Plans Must Cover All Essential Services for PrEP by September 19, 2021

Agency guidance clarifies that in addition to covering PrEP medication, group health plans must cover all essential support services, including testing, screening and counseling, adherence counseling and associated office visits.

August 20, 2021

In mid-July of 2021, the U.S. Departments of Labor, Health and Human Services (HHS), and the Treasury (agencies) issued guidance clarifying what group health plans must cover, without cost-sharing, to satisfy an “A” recommendation made in 2019 by the U.S. Preventive Services Task Force (USPSTF) for Pre-Exposure Prophylaxis (PrEP), medication and essential support services for persons at high risk for human immunodeficiency virus (HIV) acquisition. The services must be covered by September 19, 2021

The guidance clarifies that in addition to covering PrEP medication, group health plans must cover all essential support services, including testing for HIV, Hepatitis B and C, kidney function [creatinine testing and calculated estimated creatine clearance (eCrCl) or glomerular filtration rate (eGFR)], pregnancy, and sexually transmitted infection (STI), as well as screening and counseling, adherence counseling and associated office visits. Furthermore, group health plans may not use reasonable medical management techniques to restrict how often eligible participants receive these tests if it is specified in the recommendation. For example, HIV screening requires participants to be tested prior to treatment and once every 3 months, while other testing guidelines are less clear. Finally, the guidance clarifies that group health plans may not restrict the number of times plan participants may start PrEP if it is determined to be medically appropriate by their provider.
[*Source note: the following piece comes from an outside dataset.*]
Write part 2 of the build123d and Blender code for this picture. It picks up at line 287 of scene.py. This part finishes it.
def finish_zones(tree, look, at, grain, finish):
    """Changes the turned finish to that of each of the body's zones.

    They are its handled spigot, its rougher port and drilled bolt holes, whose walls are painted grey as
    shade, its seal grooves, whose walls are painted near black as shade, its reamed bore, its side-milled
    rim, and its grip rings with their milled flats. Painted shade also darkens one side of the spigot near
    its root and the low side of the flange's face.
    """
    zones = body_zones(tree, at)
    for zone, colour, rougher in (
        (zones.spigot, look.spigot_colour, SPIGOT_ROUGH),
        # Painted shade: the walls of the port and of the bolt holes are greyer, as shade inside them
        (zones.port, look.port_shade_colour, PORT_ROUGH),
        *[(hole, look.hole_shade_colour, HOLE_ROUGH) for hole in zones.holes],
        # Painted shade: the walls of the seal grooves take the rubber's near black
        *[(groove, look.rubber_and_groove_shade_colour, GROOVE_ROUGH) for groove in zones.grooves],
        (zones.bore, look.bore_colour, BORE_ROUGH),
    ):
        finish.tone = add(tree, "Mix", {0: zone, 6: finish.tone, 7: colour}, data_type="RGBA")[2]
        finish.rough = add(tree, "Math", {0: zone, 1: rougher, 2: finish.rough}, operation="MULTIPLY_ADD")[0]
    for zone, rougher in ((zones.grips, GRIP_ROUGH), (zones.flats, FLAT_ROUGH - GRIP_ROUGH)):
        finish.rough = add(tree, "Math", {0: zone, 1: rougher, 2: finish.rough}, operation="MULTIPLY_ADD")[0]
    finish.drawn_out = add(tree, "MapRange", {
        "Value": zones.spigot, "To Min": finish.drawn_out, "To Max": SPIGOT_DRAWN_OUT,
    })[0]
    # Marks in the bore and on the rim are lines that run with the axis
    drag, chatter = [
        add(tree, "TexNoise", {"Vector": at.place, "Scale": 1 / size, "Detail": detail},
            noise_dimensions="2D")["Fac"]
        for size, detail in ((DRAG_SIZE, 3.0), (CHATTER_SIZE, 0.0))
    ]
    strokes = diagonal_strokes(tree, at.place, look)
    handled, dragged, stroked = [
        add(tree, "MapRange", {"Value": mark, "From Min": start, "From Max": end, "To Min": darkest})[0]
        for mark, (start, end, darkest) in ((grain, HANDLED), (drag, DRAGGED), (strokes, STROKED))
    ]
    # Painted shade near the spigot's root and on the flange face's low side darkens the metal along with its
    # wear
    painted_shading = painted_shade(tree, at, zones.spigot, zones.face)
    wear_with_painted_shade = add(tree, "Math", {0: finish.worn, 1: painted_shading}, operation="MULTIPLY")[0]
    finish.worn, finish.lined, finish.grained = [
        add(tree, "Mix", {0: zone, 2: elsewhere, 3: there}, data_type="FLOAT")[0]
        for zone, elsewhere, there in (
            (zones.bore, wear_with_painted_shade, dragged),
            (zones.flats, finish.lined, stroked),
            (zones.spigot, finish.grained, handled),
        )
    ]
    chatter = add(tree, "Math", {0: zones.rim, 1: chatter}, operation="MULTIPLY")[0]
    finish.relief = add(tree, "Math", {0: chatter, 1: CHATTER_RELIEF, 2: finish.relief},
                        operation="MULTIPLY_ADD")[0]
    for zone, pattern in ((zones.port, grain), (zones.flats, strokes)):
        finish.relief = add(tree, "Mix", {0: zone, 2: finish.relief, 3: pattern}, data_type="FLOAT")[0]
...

Group health plans may, however, use reasonable medical management techniques to impose cost-sharing on the branded version of PrEP while not doing so for the generic, since the USPSTF recommendation did not specify coverage of the brand. However, plans must make reasonable accommodations for individuals whose providers have determined that a brand or generic version of the medication would be medically inappropriate.